If your @veridex/agentic-payments SDK is negotiating an HTTP 402 paywall, it shouldn’t touch Zcash cryptography at all. It should merely output a deterministic JSON intent detailing the required payment parameters.

This is exactly what the Laminar Phase 1 (Dual-Mode) architecture is built to handle. laminar-core features a headless, JSON-native Agent Mode. The optimal integration path for your team would look like this:

  1. Your Agent SDK negotiates the API paywall.

  2. Your Agent SDK pipes a JSON payload into the air-gapped laminar-core engine.

  3. Laminar performs the strict u64 integer validation, constructs the deterministic ZIP-321 payload, and aggregates the intent.

  4. Laminar hands the intent off to the user’s isolated vault (e.g., a hardware wallet or an enterprise MPC network) for the actual cryptographic signature.

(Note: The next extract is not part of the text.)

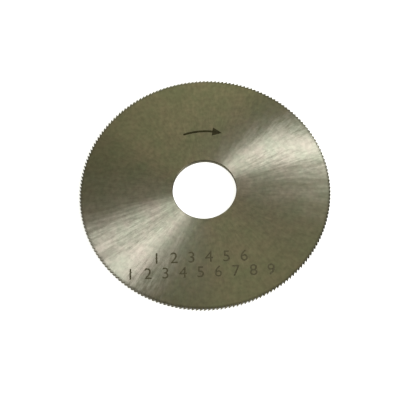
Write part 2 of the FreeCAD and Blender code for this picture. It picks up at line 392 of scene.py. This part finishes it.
arc = add(t, "ShaderNodeMath", {0: radius, 1: 1 / WHEEL_MM}, operation="MULTIPLY").outputs[0]
arc = add(t, "ShaderNodeMath", {0: arc}, operation="ARCSINE").outputs[0]
angle = add(t, "ShaderNodeMath", {0: arc, 1: math.pi / 2}, operation="ADD").outputs[0]
angle = add(t, "ShaderNodeMath", {0: angle, 1: swept}, operation="ADD").outputs[0]
for noise, most in ((streak, STREAK_TURN), (wander, WANDER_TURN)):
    part = add(t, "ShaderNodeMapRange", {"Value": noise, "To Min": -most, "To Max": most}, clamp=False)
    angle = add(t, "ShaderNodeMath", {0: angle, 1: part.outputs[0]}, operation="ADD").outputs[0]
across = add(t, "ShaderNodeVectorRotate", {"Vector": outward, "Angle": angle}, rotation_type="Z_AXIS")
grain = add(t, "ShaderNodeMix", {0: on_side, 4: (0, 0, 1), 5: across.outputs[0]}, data_type="VECTOR")
grain = add(t, "ShaderNodeVectorTransform", {0: grain.outputs[1]}, vector_type="VECTOR",
            convert_from="OBJECT", convert_to="WORLD").outputs[0]
print("a groove leans by", round(math.degrees(math.asin(TIP_MM / WHEEL_MM)), 1), "degrees at the rim")

# %% [markdown]
# ## Colour of the steel
# Ground tool steel is a warm light grey. A film of oil mottles it in patches of a few millimetres, the
# streaks and a fine grit of broken-out grains break it up, and a few dark specks of dirt lie on it. The
# face's colour is painted brighter towards the bore, as painted light, and darker in a ring at the teeth,
# as painted shade. The walls of the bore and the teeth are cut, not ground, and dull, and their dark
# colour is partly painted shade. Each of these is a factor or a mix of its own, so that one can be
# changed without the others.

# %% Mottling, streaks, grit, painted light towards the bore and painted shade at the teeth
MOTTLE_MM, GRIT_MM = 5.0, 0.8
STREAK_CONTRAST, GRIT_CONTRAST = 0.08, 0.3
# Painted light: the steel's colour is raised towards the bore and fades out towards the rim.
BORE_PAINTED_LIGHT, RIM_PAINTED_LIGHT = 1.13, 1.01
# Painted shade: a ring at the teeth is darkened in the colour, for the shade that lies on the teeth at the
# rim.
PAINTED_SHADE_RING_MM, PAINTED_SHADE_RING_GAIN = (24.3, 24.7), 0.65

mottle = add(t, "ShaderNodeTexNoise", {
    "Vector": in_mm, "Scale": 1 / MOTTLE_MM, "Detail": 4.0, "Roughness": 0.7}).outputs[0]
mottle = add(t, "ShaderNodeMapRange", {"Value": mottle, "From Min": 0.35, "From Max": 0.65}).outputs[0]
body = add(t, "ShaderNodeMix", {0: mottle, 6: linear("c0c2b1"), 7: linear("cdc4b8")}, data_type="RGBA")
grit = add(t, "ShaderNodeTexNoise", {"Vector": in_mm, "Scale": 1 / GRIT_MM, "Detail": 3.0}).outputs[0]
by_noise = (
    {"Value": streak, "From Min": 0.2, "From Max": 0.8,
     "To Min": 1 - STREAK_CONTRAST, "To Max": 1 + STREAK_CONTRAST},
    {"Value": grit, "To Min": 1 - GRIT_CONTRAST, "To Max": 1 + GRIT_CONTRAST},
)
# Painted light and shade by distance from the axis: brighter towards the bore, darker in a ring at the
# teeth.
painted_light_and_shade_by_radius = (
    {"Value": radius, "From Min": BORE_MM, "From Max": TIP_MM, "To Min": BORE_PAINTED_LIGHT, "To Max": RIM_PAINTED_LIGHT},
    {"Value": radius, "From Min": PAINTED_SHADE_RING_MM[0], "From Max": PAINTED_SHADE_RING_MM[1],
     "To Min": 1.0, "To Max": PAINTED_SHADE_RING_GAIN},
)
body = body.outputs[2]
for gains, held_at_ends in ((by_noise, False), (painted_light_and_shade_by_radius, True)):
    for gain in gains:
        gain = add(t, "ShaderNodeMapRange", gain, clamp=held_at_ends).outputs[0]
        body = add(t, "ShaderNodeVectorMath", {0: body, "Scale": gain}, operation="SCALE").outputs[0]
print("factors on the steel's colour:", len(by_noise) + len(painted_light_and_shade_by_radius))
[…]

By utilizing Laminar as the intent-construction boundary, your SDK remains perfectly non-custodial and sidesteps the elliptic curve mismatch entirely.

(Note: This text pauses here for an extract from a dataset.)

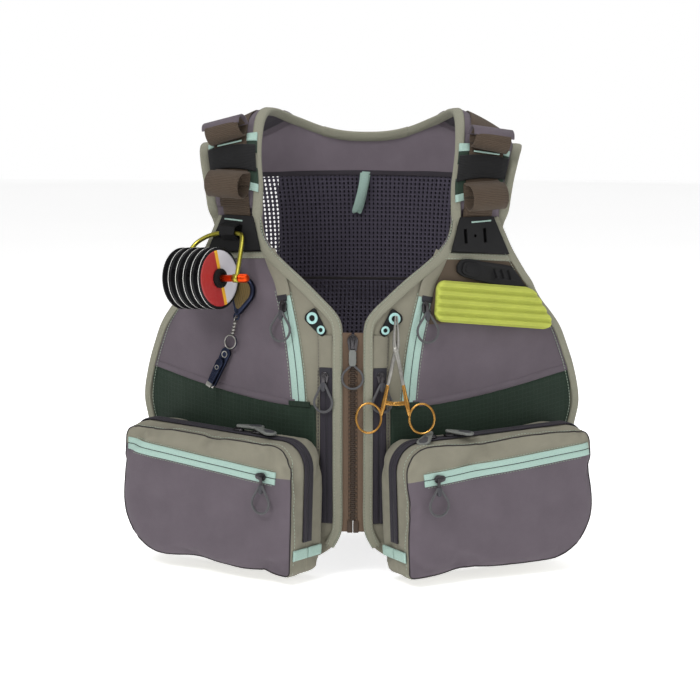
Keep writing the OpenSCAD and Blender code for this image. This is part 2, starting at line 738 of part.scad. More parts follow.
// Frame of the forceps: their tips at the larger eyelet of the left tab, the rings below and tipped forward
FORCEPS_AT = [41.5, -118, -186];
FORCEPS_TIP = 9;
module at_forceps() {
    translate(FORCEPS_AT) rotate([-FORCEPS_TIP, 0, 0]) children();
}

jaw_l = 32;
ring_r = 12.5;
ring_at = [25.5, -(forceps_l - jaw_l - 2 * ring_r - 6)];
// One arm: jaw up to the screw, shank and finger ring on side s, in a layer at y
module forceps_arm(s, y, hole) {
    reach = norm(ring_at) - ring_r;
    shank = atan2(ring_at[0], -ring_at[1]);
    translate([0, y, -jaw_l]) {
        color(METAL) rotate([0, s * 1.5, 0]) translate([-1.3, -1.2, 3]) cube([2.6, 2.4, jaw_l - 3]);
        color(GOLD) {
            rotate([90, 0, 0]) difference() {
                cylinder(r = 4, h = 2.4, center = true);
                if (hole) cylinder(r = 1.7, h = 4, center = true);
            }
            rotate([0, -s * shank, 0]) translate([-1.3, -1.1, -reach - 0.8]) cube([2.6, 2.2, reach - 2]);
            translate([s * ring_at[0], 0, ring_at[1]]) rotate([90, 0, 0]) rotate_extrude()
                translate([ring_r, 0]) circle(1.5);
        }
    }
}

// Arm with the screw
module forceps_ring_arm() {
    at_forceps() {
        forceps_arm(-1, 1.5, false);
        color(GOLD) translate([0, -0.6, -jaw_l]) rotate([90, 0, 0]) cylinder(r = 1.5, h = 4.4, center = true);
    }
}

module forceps_box_arm() {
    at_forceps() forceps_arm(1, -1.5, true);
}

// Ridged foam that holds flies
module foam_patch() {
    end = foam_l / 2;
    color(LIME) on_front(129.5, -181, trim_layer + trim_t + gap) rotate([0, 7, 0]) plate(7) hull() {
        translate([9 - end, 10.5]) circle(9);
        translate([9 - end, -11.5]) circle(9);
        translate([end - 31, 11]) circle(9);
        translate([end - 7.5, -13]) circle(7.5);
    }
}

// Moulded tab with three slits beside the foam
module magnet_tab() {
    color(BLACK) on_front(126, -151, trim_layer) rotate([0, 9, 0]) plate(2) difference() {
        polygon([[-36, 8], [-30, 11], [17, 9], [29, -2], [26, -8], [-34, -4], [-38, 0]]);
        for (x = [4, 11, 18]) translate([x, 0]) rotate(25) square([2, 7], center = true);
    }
}

// ---- nodes ----

back_panel();
back_yoke();
back_binding();
back_pocket();
net_ring_tab();
net_ring();
hang_loop();
shoulder_pad(-1);  // shoulder_pad_right
shoulder_pad(1);  // shoulder_pad_left
shoulder_webbing(-1);  // shoulder_webbing_right
shoulder_webbing(1);  // shoulder_webbing_left
shoulder_bands(-1);  // shoulder_bands_right
shoulder_bands(1);  // shoulder_bands_left
side_strap(-1);  // side_strap_right
side_strap(1);  // side_strap_left
front_panel(-1);  // front_panel_right
front_panel(1);  // front_panel_left
chest_cloth(-1);  // chest_cloth_right
chest_cloth(1);  // chest_cloth_left
ripstop(-1);  // ripstop_right
ripstop(1);  // ripstop_left
front_binding(-1);  // front_binding_right
front_binding(1);  // front_binding_left
dock_plate(-1);  // dock_plate_right
dock_plate(1);  // dock_plate_left
chest_zip(-1);  // chest_zip_right
chest_zip(1);  // chest_zip_left
inner_zip(-1);  // inner_zip_right
inner_zip(1);  // inner_zip_left
tool_tab(-1);  // tool_tab_right
tool_tab(1);  // tool_tab_left
pocket_back(-1);  // pocket_back_right
pocket_back(1);  // pocket_back_left
pocket_zip(-1);  // pocket_zip_right
pocket_zip(1);  // pocket_zip_left
pocket_cover(-1);  // pocket_cover_right
pocket_cover(1);  // pocket_cover_left
zip_chain(-1);  // zip_chain_right
zip_chain(1);  // zip_chain_left
front_slider();
front_slider_pull();
chest_slider(-1);  // chest_slider_right
chest_slider(1);  // chest_slider_left
inner_slider(-1);  // inner_slider_right
inner_slider(1);  // inner_slider_left
cover_slider(-1);  // cover_slider_right
cover_slider(1);  // cover_slider_left
pocket_slider_outer(-1);  // pocket_slider_outer_right
pocket_slider_outer(1);  // pocket_slider_outer_left
pocket_slider_inner(-1);  // pocket_slider_inner_right
pocket_slider_inner(1);  // pocket_slider_inner_left
tippet_bail();
tippet_spools();
retractor();
nippers();
nipper_lever();
forceps_ring_arm();
forceps_box_arm();
foam_patch();
magnet_tab();
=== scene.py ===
"""Looks of the fishing vest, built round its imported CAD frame. Lengths are millimetres until a mesh is made."""
import json
import math

import bpy
import numpy as np
from mathutils import Matrix, Vector, noise
from mathutils.bvhtree import BVHTree

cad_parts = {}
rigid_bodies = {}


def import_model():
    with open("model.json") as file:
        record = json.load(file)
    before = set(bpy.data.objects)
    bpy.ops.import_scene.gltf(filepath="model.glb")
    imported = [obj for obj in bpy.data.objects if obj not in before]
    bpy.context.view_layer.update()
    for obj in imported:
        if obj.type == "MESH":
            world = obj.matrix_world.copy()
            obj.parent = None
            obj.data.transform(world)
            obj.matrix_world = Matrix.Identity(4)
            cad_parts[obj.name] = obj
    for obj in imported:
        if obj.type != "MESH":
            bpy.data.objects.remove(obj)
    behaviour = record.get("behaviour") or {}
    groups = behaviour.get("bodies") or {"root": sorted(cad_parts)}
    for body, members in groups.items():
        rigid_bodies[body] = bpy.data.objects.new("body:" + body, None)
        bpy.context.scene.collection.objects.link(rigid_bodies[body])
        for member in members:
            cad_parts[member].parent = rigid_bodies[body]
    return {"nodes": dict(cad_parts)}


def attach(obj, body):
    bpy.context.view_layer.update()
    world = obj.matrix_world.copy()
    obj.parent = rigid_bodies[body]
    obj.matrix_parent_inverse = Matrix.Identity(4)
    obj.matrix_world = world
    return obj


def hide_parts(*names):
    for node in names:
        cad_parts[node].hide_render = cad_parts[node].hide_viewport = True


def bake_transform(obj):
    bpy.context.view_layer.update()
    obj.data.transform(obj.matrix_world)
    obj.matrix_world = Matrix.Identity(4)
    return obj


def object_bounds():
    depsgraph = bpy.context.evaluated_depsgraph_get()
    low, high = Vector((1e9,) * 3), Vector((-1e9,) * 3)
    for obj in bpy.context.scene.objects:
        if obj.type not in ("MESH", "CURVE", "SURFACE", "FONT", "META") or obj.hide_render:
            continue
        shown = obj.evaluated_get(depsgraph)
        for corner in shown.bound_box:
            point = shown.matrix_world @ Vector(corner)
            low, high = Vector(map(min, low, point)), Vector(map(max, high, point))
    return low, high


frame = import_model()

cad_box = [list(corner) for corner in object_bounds()]
MM = 0.001
SIDES = {"right": -1, "left": 1}

# ---- the vest's own sizes, as the CAD model has them ----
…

We will be publishing the Phase 1 API specifications and the dual-mode CLI documentation to the forum shortly. Once the core Rust crate is open-sourced, I would be happy to explore how the Veridex SDK can plug into the Laminar boundary.

Big +1 on killing seed phrases. UX is still crypto’s biggest bottleneck, and this is the right direction.

My main concern is the WebAuthn (P-256) → shielded key path. That translation layer is where things can get sketchy fast, so I’d really want to see minimal custom crypto glue and heavy reliance on audited primitives.

Also on the AI session keys, the spending limits need to be enforced cryptographically, not just at the app layer; otherwise, it’s a soft boundary.

The concept is strong, though. If the key management model is tight, this could be seriously compelling for Zcash.

Thank you for submitting your proposal. Following a thorough review by the ZCG the committee has decided not to move forward with this proposal.

We sincerely appreciate the time and effort you invested in your application and encourage you to stay involved and continue contributing to the Zcash community. Further details will be available in the meeting minutes to be posted later this week.